◆ RAW DATA:
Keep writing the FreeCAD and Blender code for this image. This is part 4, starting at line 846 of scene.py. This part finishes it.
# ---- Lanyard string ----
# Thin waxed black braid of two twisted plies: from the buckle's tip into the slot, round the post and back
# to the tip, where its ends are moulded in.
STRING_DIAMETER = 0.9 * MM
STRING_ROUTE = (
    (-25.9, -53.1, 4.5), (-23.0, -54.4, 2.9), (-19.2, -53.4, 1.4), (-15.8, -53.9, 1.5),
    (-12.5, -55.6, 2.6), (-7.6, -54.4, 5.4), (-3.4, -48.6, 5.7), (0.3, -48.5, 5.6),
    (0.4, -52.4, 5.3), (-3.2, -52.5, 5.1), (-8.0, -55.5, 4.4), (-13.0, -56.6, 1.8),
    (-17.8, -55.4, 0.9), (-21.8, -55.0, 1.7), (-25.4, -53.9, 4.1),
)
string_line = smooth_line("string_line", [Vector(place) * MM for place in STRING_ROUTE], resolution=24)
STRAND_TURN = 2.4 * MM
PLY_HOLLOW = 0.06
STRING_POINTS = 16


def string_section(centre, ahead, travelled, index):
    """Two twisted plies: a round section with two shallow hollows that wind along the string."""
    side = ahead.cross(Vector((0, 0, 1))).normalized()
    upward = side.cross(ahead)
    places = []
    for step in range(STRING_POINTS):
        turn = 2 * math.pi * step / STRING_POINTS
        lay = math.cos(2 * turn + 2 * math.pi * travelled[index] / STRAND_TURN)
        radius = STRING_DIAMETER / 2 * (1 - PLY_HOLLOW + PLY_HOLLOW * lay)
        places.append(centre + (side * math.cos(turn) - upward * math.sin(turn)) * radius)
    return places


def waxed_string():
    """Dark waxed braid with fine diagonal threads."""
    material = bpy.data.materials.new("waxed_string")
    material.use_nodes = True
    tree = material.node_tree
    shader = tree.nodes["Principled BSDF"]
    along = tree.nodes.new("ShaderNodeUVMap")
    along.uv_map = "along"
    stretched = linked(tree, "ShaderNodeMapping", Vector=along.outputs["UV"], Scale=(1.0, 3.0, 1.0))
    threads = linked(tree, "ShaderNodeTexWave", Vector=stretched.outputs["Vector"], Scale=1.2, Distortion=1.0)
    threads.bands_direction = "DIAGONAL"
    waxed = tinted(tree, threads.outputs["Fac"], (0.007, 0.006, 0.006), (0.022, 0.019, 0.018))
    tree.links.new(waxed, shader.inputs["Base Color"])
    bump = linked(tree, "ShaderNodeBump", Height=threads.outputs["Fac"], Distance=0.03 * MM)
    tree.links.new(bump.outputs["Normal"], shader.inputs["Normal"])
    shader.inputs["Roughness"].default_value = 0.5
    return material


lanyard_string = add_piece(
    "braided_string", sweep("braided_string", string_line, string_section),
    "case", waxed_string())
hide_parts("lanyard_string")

◆ DIRECTION:
Output the full listing without altering anything.

◆ COMPLETE OUTPUT:
Keep writing the FreeCAD and Blender code for this image. This is part 4, starting at line 846 of scene.py. This part finishes it.
# ---- Lanyard string ----
# Thin waxed black braid of two twisted plies: from the buckle's tip into the slot, round the post and back
# to the tip, where its ends are moulded in.
STRING_DIAMETER = 0.9 * MM
STRING_ROUTE = (
    (-25.9, -53.1, 4.5), (-23.0, -54.4, 2.9), (-19.2, -53.4, 1.4), (-15.8, -53.9, 1.5),
    (-12.5, -55.6, 2.6), (-7.6, -54.4, 5.4), (-3.4, -48.6, 5.7), (0.3, -48.5, 5.6),
    (0.4, -52.4, 5.3), (-3.2, -52.5, 5.1), (-8.0, -55.5, 4.4), (-13.0, -56.6, 1.8),
    (-17.8, -55.4, 0.9), (-21.8, -55.0, 1.7), (-25.4, -53.9, 4.1),
)
string_line = smooth_line("string_line", [Vector(place) * MM for place in STRING_ROUTE], resolution=24)
STRAND_TURN = 2.4 * MM
PLY_HOLLOW = 0.06
STRING_POINTS = 16


def string_section(centre, ahead, travelled, index):
    """Two twisted plies: a round section with two shallow hollows that wind along the string."""
    side = ahead.cross(Vector((0, 0, 1))).normalized()
    upward = side.cross(ahead)
    places = []
    for step in range(STRING_POINTS):
        turn = 2 * math.pi * step / STRING_POINTS
        lay = math.cos(2 * turn + 2 * math.pi * travelled[index] / STRAND_TURN)
        radius = STRING_DIAMETER / 2 * (1 - PLY_HOLLOW + PLY_HOLLOW * lay)
        places.append(centre + (side * math.cos(turn) - upward * math.sin(turn)) * radius)
    return places


def waxed_string():
    """Dark waxed braid with fine diagonal threads."""
    material = bpy.data.materials.new("waxed_string")
    material.use_nodes = True
    tree = material.node_tree
    shader = tree.nodes["Principled BSDF"]
    along = tree.nodes.new("ShaderNodeUVMap")
    along.uv_map = "along"
    stretched = linked(tree, "ShaderNodeMapping", Vector=along.outputs["UV"], Scale=(1.0, 3.0, 1.0))
    threads = linked(tree, "ShaderNodeTexWave", Vector=stretched.outputs["Vector"], Scale=1.2, Distortion=1.0)
    threads.bands_direction = "DIAGONAL"
    waxed = tinted(tree, threads.outputs["Fac"], (0.007, 0.006, 0.006), (0.022, 0.019, 0.018))
    tree.links.new(waxed, shader.inputs["Base Color"])
    bump = linked(tree, "ShaderNodeBump", Height=threads.outputs["Fac"], Distance=0.03 * MM)
    tree.links.new(bump.outputs["Normal"], shader.inputs["Normal"])
    shader.inputs["Roughness"].default_value = 0.5
    return material


lanyard_string = add_piece(
    "braided_string", sweep("braided_string", string_line, string_section),
    "case", waxed_string())
hide_parts("lanyard_string")